Guessed: match at offset 0
Matching REx "[^<]*(?!<)<[?]" against "ab<?"

# Start at first pos()
#      |
#      V
   0 <> <ab<?>               |  1:STAR(13)
                                  ANYOF[\0-;=-\377{unicode_all}] can match 2 times out of 2147483647...
   2 <ab> <<?>               | 13:  UNLESSM[0](19)
   2 <ab> <<?>               | 15:    EXACT <<>(17)
   3 <ab<> <?>               | 17:    SUCCEED(0)
                                      subpattern success...
                                    failed...
# try with one fewer [^<]*
   1 <a> <b<?>               | 13:  UNLESSM[0](19)
   1 <a> <b<?>               | 15:    EXACT <<>(17)
                                      failed...
# try with one fewer [^<]* again
   1 <a> <b<?>               | 19:  EXACT <<?>(23)
                                    failed...
# try with zero [^<]*
   0 <> <ab<?>               | 13:  UNLESSM[0](19)
   0 <> <ab<?>               | 15:    EXACT <<>(17)
                                      failed...
   0 <> <ab<?>               | 19:  EXACT <<?>(23)
                                    failed...
                                  failed...

# Start at second pos()
#       |
#       V
   1 <a> <b<?>               |  1:STAR(13)
                                  ANYOF[\0-;=-\377{unicode_all}] can match 1 times out of 2147483647...
   2 <ab> <<?>               | 13:  UNLESSM[0](19)
   2 <ab> <<?>               | 15:    EXACT <<>(17)
   3 <ab<> <?>               | 17:    SUCCEED(0)
                                      subpattern success...
                                    failed...
   1 <a> <b<?>               | 13:  UNLESSM[0](19)
   1 <a> <b<?>               | 15:    EXACT <<>(17)
                                      failed...
   1 <a> <b<?>               | 19:  EXACT <<?>(23)
                                    failed...
                                  failed...

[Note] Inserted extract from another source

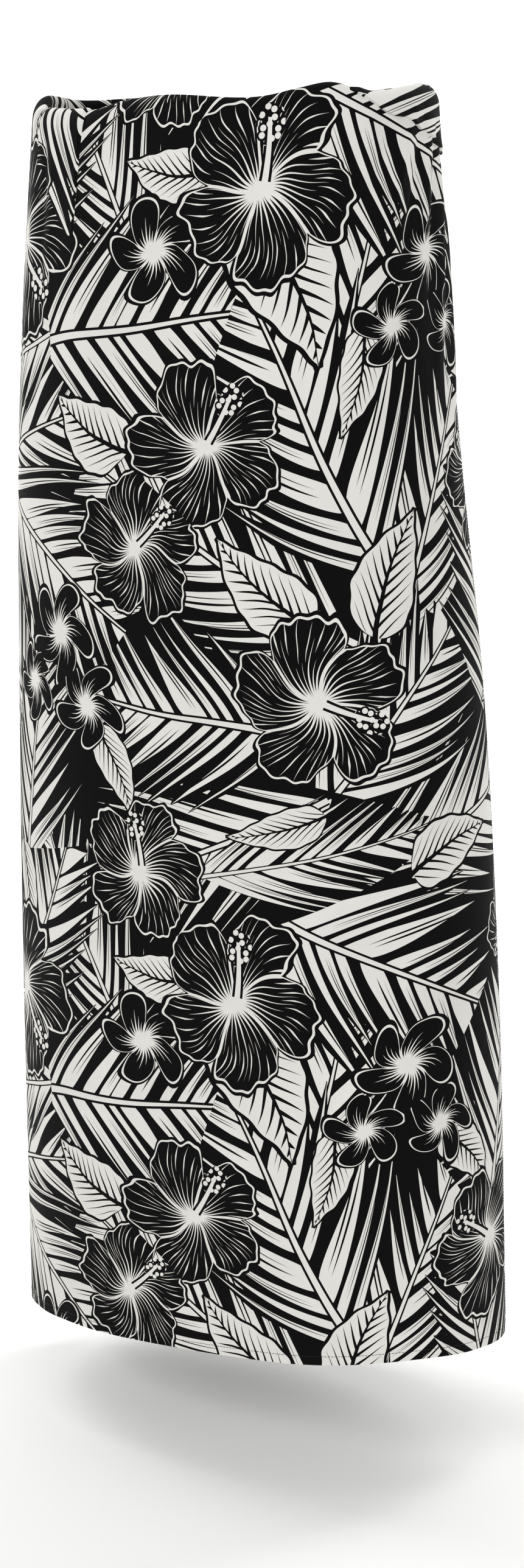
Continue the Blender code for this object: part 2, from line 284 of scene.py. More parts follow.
# A leaf: ovate with a pointed tip, a dark midrib and side veins that fade before the edge
LEAF_STEPS = (
    ("x_2", "MULTIPLY", "x", "x"),
    ("bow", "MULTIPLY_ADD", "x_2", 0.22, -0.22),
    ("y_2", "ADD", "y", "bow"),
    ("out", "ABSOLUTE", "y_2"),
    ("base_1", "ADD", "x", 1.0),
    ("base_2", "MAXIMUM", "base_1", 0.0),
    ("base_3", "SQRT", "base_2"),
    ("tip_1", "SUBTRACT", 1.0, "x"),
    ("tip_2", "MAXIMUM", "tip_1", 0.0),
    ("tip_3", "POWER", "tip_2", 1.05),
    ("wave_1", "MULTIPLY", "x", 15.0),
    ("wave_2", "SINE", "wave_1"),
    ("height_1", "MULTIPLY", "base_3", "tip_3"),
    ("height_2", "MULTIPLY", "height_1", 0.76),
    ("height", "MULTIPLY_ADD", "wave_2", 0.022, "height_2"),
    ("inside", "SUBTRACT", "height", "out"),
    ("fill", "GREATER_THAN", "inside", 0.0),
    ("edged", "GREATER_THAN", "inside", -0.085),
    ("along", "COMPARE", "x", -0.08, 1.14),
    ("cover", "MULTIPLY", "edged", "along"),
    ("rib_w", "MULTIPLY_ADD", "tip_2", 0.034, 0.006),
    ("rib", "LESS_THAN", "out", "rib_w"),
    ("slant", "MULTIPLY_ADD", "out", -0.85, "x"),
    ("side", "GREATER_THAN", "y_2", 0.0),
    ("rows_1", "MULTIPLY_ADD", "side", 0.38, 0.0),
    ("rows", "MULTIPLY_ADD", "slant", 4.6, "rows_1"),
    ("row", "ROUND", "rows"),
    ("off", "SUBTRACT", "rows", "row"),
    ("off_a", "ABSOLUTE", "off"),
    ("share", "DIVIDE", "out", "height"),
    ("thin", "MULTIPLY_ADD", "share", -0.215, 0.200),
    ("vein", "LESS_THAN", "off_a", "thin"),
    ("dark", "MAXIMUM", "vein", "rib"),
    ("bare", "SUBTRACT", "fill", "dark"),
    ("white", "MAXIMUM", "bare", 0.0),
)


def petal_steps(twist, roundness):
    """Steps across the nearest of five petals: u is 0 on its middle line and 1 at its sides."""
    return (
        ("angle", "ARCTAN2", "y", "x"),
        ("twist", "MULTIPLY_ADD", "r", twist, "angle"),
        ("petal", "WRAP", "twist", PETAL_HALF, -PETAL_HALF),
        ("aside", "ABSOLUTE", "petal"),
        ("u", "DIVIDE", "aside", PETAL_HALF),
        ("u_2", "POWER", "u", roundness),
    )


def rim_steps(ink_past, edge, seam):
    """Steps inwards from a petal's rim: what it covers, its white edge, and its side seam."""
    return (
        ("inside", "SUBTRACT", "rim", "r"),
        ("cover", "GREATER_THAN", "inside", -ink_past),
        ("in_rim", "GREATER_THAN", "inside", 0.0),
        ("edge", "LESS_THAN", "inside", edge),
        ("side_gap", "SUBTRACT", PETAL_HALF, "aside"),
        ("seam_d", "MULTIPLY", "side_gap", "r"),
        ("seam", "LESS_THAN", "seam_d", seam),
    )


# A plumeria: five round petals that overlap like a pinwheel, edged in white, with rays inside
PLUMERIA_STEPS = (
    *petal_steps(twist=0.75, roundness=2.1),
    ("rim", "MULTIPLY_ADD", "u_2", -0.66, 0.98),
    *rim_steps(ink_past=0.075, edge=0.040, seam=0.026),
    ("rays", "MULTIPLY", "petal", RAYS_PER_RADIAN),
    ("ray", "ROUND", "rays"),
    ("ray_off", "SUBTRACT", "rays", "ray"),
    ("ray_a", "ABSOLUTE", "ray_off"),
    ("ray_d_1", "MULTIPLY", "ray_a", "r"),
    ("ray_l", "ABSOLUTE", "ray"),
    ("ray_reach", "MULTIPLY_ADD", "ray_l", -0.13, 0.66),
    ("ray_t", "DIVIDE", "r", "ray_reach"),
    ("ray_w", "MULTIPLY_ADD", "ray_t", -0.155, 0.155),
    ("ray_on", "LESS_THAN", "ray_d_1", "ray_w"),
    ("heart", "LESS_THAN", "r", 0.10),
    ("w_1", "MAXIMUM", "edge", "seam"),
    ("w_2", "MAXIMUM", "w_1", "ray_on"),
    ("w_3", "MAXIMUM", "w_2", "heart"),
    ("white", "MULTIPLY", "w_3", "in_rim"),
)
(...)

# Start at third and final pos()
#        |
#        V
   2 <ab> <<?>               |  1:STAR(13)
                                  ANYOF[\0-;=-\377{unicode_all}] can match 0 times out of 2147483647...
   2 <ab> <<?>               | 13:  UNLESSM[0](19)
   2 <ab> <<?>               | 15:    EXACT <<>(17)
   3 <ab<> <?>               | 17:    SUCCEED(0)
                                      subpattern success...
                                    failed...
                                  failed...
Match failed
Freeing REx: "[^<]*(?!<)<[?]"

In case you missed it, it tries to match '[^<]*', every possible way it can, before failing. Just imagine if you tried to run this match against a large file, only to find out that the final two characters weren't '<?'.

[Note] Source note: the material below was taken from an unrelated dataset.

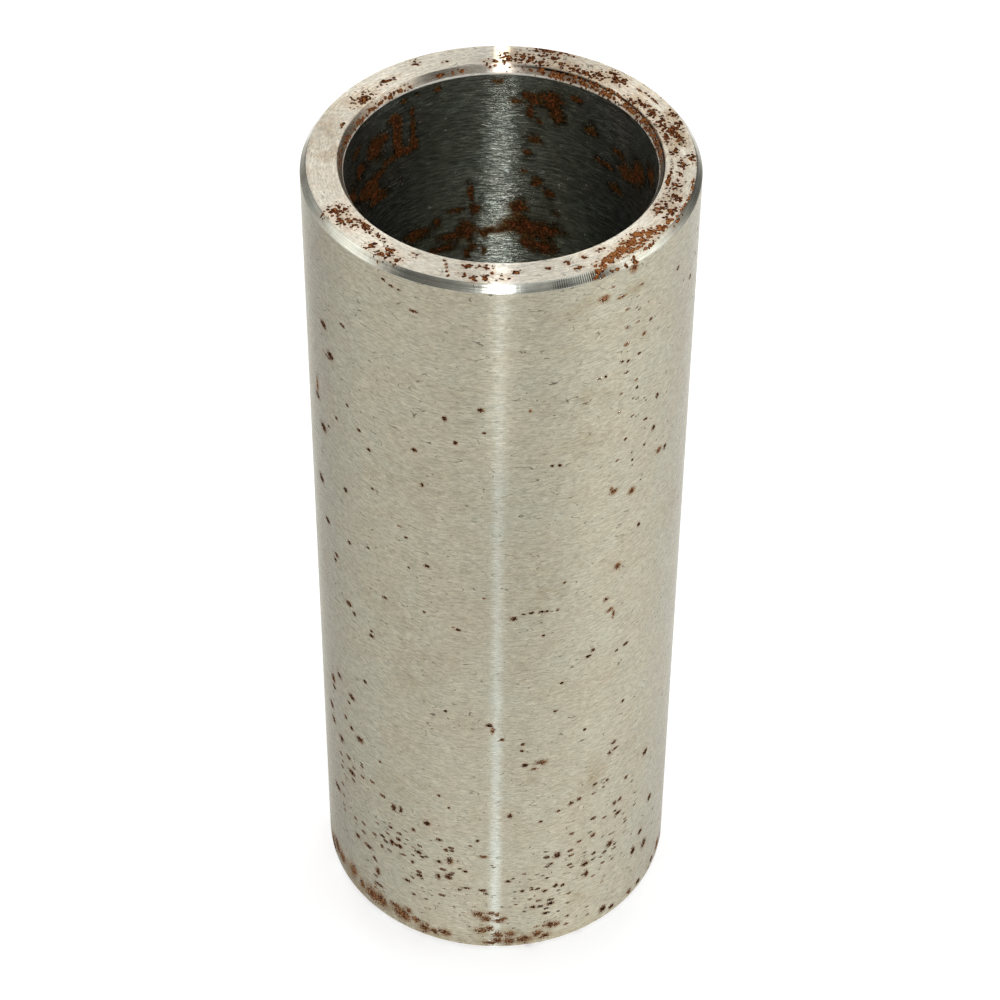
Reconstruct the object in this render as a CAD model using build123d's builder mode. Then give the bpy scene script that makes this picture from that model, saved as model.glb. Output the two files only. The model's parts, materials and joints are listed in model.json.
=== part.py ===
from build123d import *
import os

os.makedirs("parts", exist_ok=True)

# Driving dimensions in millimetres.
bore_diameter = 55.0
wall_thickness = 7.5
sleeve_length = 175.0

# The outer corners of both ends are turned a little steeper than 45 degrees.
outer_chamfer_radial = 1.1
outer_chamfer_axial = 1.4

# The bore mouths have a longer lead-in, so that a pin or shaft starts easily.
mouth_chamfer_radial = 1.0
mouth_chamfer_axial = 1.6

bore_radius = bore_diameter / 2

# Spacer sleeve: one straight-walled steel ring, standing on its lower end face.
# The origin is the centre of the lower end face, and the bore runs up +Z.
with BuildPart() as sleeve:
    with BuildSketch(Plane.XZ) as wall_section:
        with Locations((bore_radius, 0)):
            Rectangle(wall_thickness, sleeve_length, align=(Align.MIN, Align.MIN))
    revolve(axis=Axis.Z)

    # Each end is faced flat, then broken at its outer corner and at its bore mouth.
    # Radial sizes lie in the end face, and axial sizes run down the wall.
    for end in (0, -1):
        end_face = sleeve.faces().filter_by(GeomType.PLANE).sort_by(Axis.Z)[end]
        outer_corner = end_face.edges().sort_by(SortBy.RADIUS)[-1]
        chamfer(outer_corner, outer_chamfer_radial, outer_chamfer_axial, reference=end_face)

        end_face = sleeve.faces().filter_by(GeomType.PLANE).sort_by(Axis.Z)[end]
        bore_mouth = end_face.edges().sort_by(SortBy.RADIUS)[0]
        chamfer(bore_mouth, mouth_chamfer_radial, mouth_chamfer_axial, reference=end_face)

sleeve.part.label = "sleeve"
export_step(sleeve.part, "parts/sleeve.step")
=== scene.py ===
import bpy
import json
import math
import random
from functools import partial
from mathutils import Matrix, Vector, kdtree

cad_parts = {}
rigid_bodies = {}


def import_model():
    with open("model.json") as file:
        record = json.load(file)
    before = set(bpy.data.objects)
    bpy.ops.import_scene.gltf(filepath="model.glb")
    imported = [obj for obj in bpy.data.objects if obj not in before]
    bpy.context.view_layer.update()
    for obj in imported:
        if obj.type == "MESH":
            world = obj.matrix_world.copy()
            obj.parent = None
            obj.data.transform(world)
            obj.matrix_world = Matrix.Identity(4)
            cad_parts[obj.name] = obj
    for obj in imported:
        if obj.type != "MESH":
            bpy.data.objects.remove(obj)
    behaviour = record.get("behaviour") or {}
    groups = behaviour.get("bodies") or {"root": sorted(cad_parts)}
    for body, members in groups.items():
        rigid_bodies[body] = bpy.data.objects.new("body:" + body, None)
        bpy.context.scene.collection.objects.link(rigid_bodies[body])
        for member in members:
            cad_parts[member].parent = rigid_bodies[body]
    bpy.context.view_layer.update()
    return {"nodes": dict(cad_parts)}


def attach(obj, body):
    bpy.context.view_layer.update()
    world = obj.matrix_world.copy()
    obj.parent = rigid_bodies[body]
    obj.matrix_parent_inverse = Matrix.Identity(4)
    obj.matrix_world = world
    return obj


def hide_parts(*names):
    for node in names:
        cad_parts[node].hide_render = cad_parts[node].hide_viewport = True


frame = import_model()
print("loaded the frame")

mm = 0.001


def hexToLinear(text):  # sRGB hex to the linear colour that the shaders want
    parts = [int(text[i:i + 2], 16) / 255 for i in (0, 2, 4)]
    return tuple(c / 12.92 if c < 0.04045 else ((c + 0.055) / 1.055) ** 2.4 for c in parts) + (1.0,)


# One node with its settings, values and links. A plain list of values fills the sockets in their order, and
# a node given as a value stands for its first open output
def addNode(tree, kind, inputs=(), operation=None, **settings):
    node = tree.nodes.new("ShaderNode" + kind)
    if operation:
        node.operation = operation
    for name, value in settings.items():
        setattr(node, name, value)
    for name, value in (inputs if isinstance(inputs, dict) else dict(enumerate(inputs))).items():
        if isinstance(value, bpy.types.Node):
            value = next(out for out in value.outputs if out.enabled)
        socket = node.inputs[name]
        if isinstance(value, bpy.types.NodeSocket):
            tree.links.new(value, socket)
        else:
            socket.default_value = value
    return node


def deselectAll():
    for thing in bpy.context.view_layer.objects:
        thing.select_set(False)


def ringRadius(point):
    return math.hypot(point[0], point[1])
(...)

A better idea it to use maximal matching, and the Beginning of line, zero width assertion.


^ is BOL(beginning of line) in the following text.

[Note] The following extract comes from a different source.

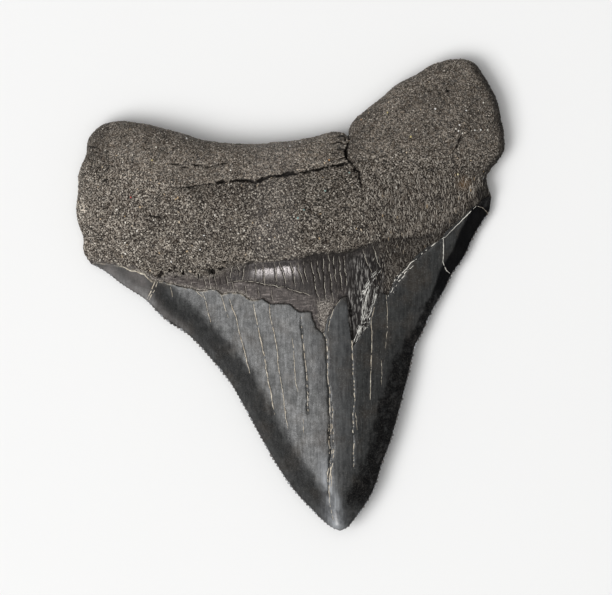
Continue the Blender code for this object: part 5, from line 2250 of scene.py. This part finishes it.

perl -Mre=debug -e' "abcdefghijklm<?" =~ /^[^<]*+(?!<)<[?]/; '

Compiling REx "^[^<]*+(?!<)<[?]"
Final program:
   1: BOL (2)
   2: SUSPEND (18)
   4:   STAR (16)
   5:     ANYOF[\0-;=-\377{unicode_all}] (0)
  16:   SUCCEED (0)
  17: TAIL (18)
  18: UNLESSM[0] (24)
  20:   EXACT <<> (22)
  22:   SUCCEED (0)
  23: TAIL (24)
  24: EXACT <<?> (28)
  28: END (0)
floating "<?" at 0..2147483647 (checking floating) anchored(BOL) minlen 2 
Guessing start of match in sv for REx "^[^<]*+(?!<)<[?]" against "abcdefghijklm<?"
Found floating substr "<?" at offset 13...
Guessed: match at offset 0
Matching REx "^[^<]*+(?!<)<[?]" against "abcdefghijklm<?"
   0 <> <abcdefghij>         |  1:BOL(2)
   0 <> <abcdefghij>         |  2:SUSPEND(18)
   0 <> <abcdefghij>         |  4:  STAR(16)
                                    ANYOF[\0-;=-\377{unicode_all}] can match 13 times out of 2147483647...
  13 <defghijklm> <<?>       | 16:    SUCCEED(0)
                                      subpattern success...
  13 <defghijklm> <<?>       | 18:UNLESSM[0](24)
  13 <defghijklm> <<?>       | 20:  EXACT <<>(22)
  14 <defghijklm<> <?>       | 22:  SUCCEED(0)
                                    subpattern success...
                                  failed...
Match failed
Freeing REx: "^[^<]*+(?!<)<[?]"

You should note that this failed much quicker than the previous example.

Brad Gilbert
Interesting details. How do you turn on perl regex dumping?
brofield
`use re qw'debug';` or on the command line `-Mre=debug`
Brad Gilbert
A: 

I am no expert at how regex engines actually work, but I know that some (all?) are greedy and will try to match as much as possible as early as possible. So suppose you have string s you are trying to match, which has no '<' characters. It will first match the [^<]* part of the regex, essentially matching everything from s[0] to s[n-1] (s is zero-indexed and doesn't have c-string subtleties, so this is the entire string). It will then fail on the next element in the pattern (the '<' character). Next, it will backtrack to matching [^<]* from s[0] to s[n-2], attempt to match '<', and fail again. This will repeat until it matches a string of length 0 at position 0 (note * matches zero or more repetitions and this final case is zero repetitions). So thus it will determine that starting at position 0 cannot result in a successful match, so it will repeat the above, this time starting the range of matched characters at s[1], only to fail again after exhausting all such ranges. It will then start at position 2 and so on, until it tries to match at after the last character. Then it will give up.

Edit: Your regex will essentially match any part of the string that ends in <? and does not contain another <, for instance in <<? it matches <? and in ba<abc<?def, it matches abc<?. Some of the other suggestions offered will behave differently. In particular, ^[^<]*<\? will not match anything in these two examples.